Ed had an interesting trick of construction, though maybe it was not unique to him. Though his hydros were symmetrical side-to-side, he purposely built in a slight longitudinal twist, made permanent when the decks were glued down as you know if you have built a hydro. This very slight twist had no effect when running down the straightaways, but when you pitched a Karelsen into a corner it would "set" itself hard . . . and then go around the turn as if on rails. Guys would come back from stock or alky Nationals saying, "Well, those Midwest boats or Texas boats (or whatever boats) are fast, and those guys build good engines and do lots of prop-testing, but nothing they have will corner better than, and usually not as well as, our Karelsens (and R&Ds)". Ed's boats took care of you (a good thing for a no-talent driver like me!).
So who were the local "name" hydro builders, let's see (and again this is from "my time" in the mid-'60s to early-'70s): Ted Jones and Ron Jones were building here before I got into the game, by which time Ron had moved to California, though several guys still were running his cabovers, usually D Stock and larger.

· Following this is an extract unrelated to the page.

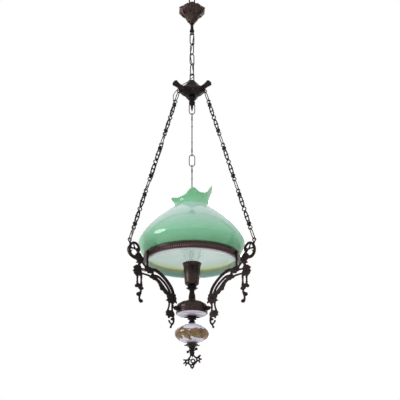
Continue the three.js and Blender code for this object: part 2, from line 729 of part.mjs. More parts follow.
function shadeProfile() {
  const lipInner = FITTER_RADIUS - GLASS;
  const outer = [[FITTER_RADIUS, FITTER_BOTTOM], [FITTER_RADIUS, lipTop]];
  const bowlLow = lipTop + 1;
  for (const share of [0, 0.16]) {
    const z = bowlLow + share * (NECK_BOTTOM - bowlLow);
    outer.push([bowlRadius(z), z]);
  }
  for (const share of [0, 0.24, 0.45, 0.65, 0.85, 1]) {
    const z = SHADE_WIDEST + share * (NECK_BOTTOM - SHADE_WIDEST);
    outer.push([bowlRadius(z), z]);
  }
  for (const share of [0.5, 1]) {
    outer.push([NECK_RADIUS, NECK_BOTTOM + share * (RIM_HEIGHT - NECK_BOTTOM)]);
  }
  const inner = [];
  for (let i = outer.length - 1; i >= 2; i -= 1) {
    const [r, z] = outer[i];
    const before = outer[i - 1];
    const after = outer[Math.min(i + 1, outer.length - 1)];
    const along = new THREE.Vector2(after[0] - before[0], after[1] - before[1]).normalize();
    const level = i === outer.length - 1 ? 0 : along.x * GLASS;
    inner.push([r - along.y * GLASS, z + level]);
  }
  inner.push([lipInner, lipTop - 1], [lipInner, FITTER_BOTTOM]);
  return [...outer, ...inner];
}

function rimHeight(angle) {
  const tilt = Math.cos(angle - RIM_TILT_AZIMUTH * DEG);
  const crimp = Math.cos(RIM_CRIMPS * (angle - RIM_CRIMP_AZIMUTH * DEG));
  return RIM_HEIGHT + RIM_TILT * tilt + RIM_CRIMP * (1 + RIM_CRIMP_SHARE * tilt) * crimp;
}

function crimpMove(x, y, z) {
  if (z <= NECK_BOTTOM || Math.hypot(x, y) > NECK_RADIUS + 1) {
    return [x, y, z];
  }
  const angle = Math.atan2(y, x);
  const share = (z - NECK_BOTTOM) / (RIM_HEIGHT - NECK_BOTTOM);
  const crimp = Math.cos(RIM_CRIMPS * (angle - RIM_CRIMP_AZIMUTH * DEG));
  const radius = Math.hypot(x, y) + share ** 2 * (RIM_FLARE + RIM_WAVE * crimp);
  const height = NECK_BOTTOM + share * (rimHeight(angle) - NECK_BOTTOM);
  return [radius * Math.cos(angle), radius * Math.sin(angle), height];
}

function shadeGlass() {
  return reshaped(turned(shadeProfile(), 6 * RIM_CRIMPS), crimpMove);
}

// Arms. The drawing's own radii and heights are carried to the real ones by the three places that
// an arm must reach: the cap's seat, the ring and the chain.
const postAxis = RING_OUTER + GAP + POST_WIDTH / 2;
const capSeat = CAP_RADIUS + GAP;

/** Drawing radius to real radius. */
function armR(r) {
  const marks = [[44.3, capSeat], [139.4, postAxis], [194, ARM_EYE_RADIUS]];
  const pair = r < marks[1][0] ? [marks[0], marks[1]] : [marks[1], marks[2]];
  const t = (r - pair[0][0]) / (pair[1][0] - pair[0][0]);
  return pair[0][1] + t * (pair[1][1] - pair[0][1]);
}

/** How much wider than drawn the arm is about a drawing radius; its lines and nubs grow with it. */
function armGrowth(r) {
  return Math.max(1, armR(r + 0.5) - armR(r - 0.5));
}

/** Drawing height to real height. */
function armZ(z) {
  if (z >= 0) {
    return z * ARM_EYE_HEIGHT / 35;
  }
  return z * FOOT_LEVEL / -135.5;
}

function armLine(points, startWidth, endWidth, steps) {
  const real = points.map(([r, z]) => [armR(r), armZ(z)]);
  const growth = armGrowth(points[0][0]);
  return plate(strapShape(real, growth * startWidth, growth * endWidth, steps), ARM_THICKNESS);
}

function armLeaf(points, thickness = ARM_THICKNESS) {
  const shape = new THREE.Shape(points.map(([r, z]) => new THREE.Vector2(armR(r), armZ(z))));
  return plate(shape, thickness);
}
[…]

Larry Goff ("G&H") built hydros that were just stunningly gorgeous, with masterful joinery work, the first ones going to his partner in the enterprise, Ron Hagness, who ran mostly D Loopers. Bob Rhoades and brother-in-law Jim Daniels ("R&D") built a pair of C/D Stock hydros based on Bob's short sponson Sid-Craft but with numerous changes that made the new boats much more forgiving than the Sid. As soon as the two hit the water, they started getting orders, and Bob eventually built boats for many classes from BSH to FOH. We need Dean to help here, because I can't think of anyone else who built hydros in any numbers until Craig Selvidge ("Craig-Craft") started turning out his Hedlund-eaters in the '70s.
(EDIT) One of the Downing boys, I think Jim, won a Nationals and then got DQ'ed in inspection for the reason you describe, Ron. His dad, Bill, who built the motors as well as the boats, was HIGHLY irate!!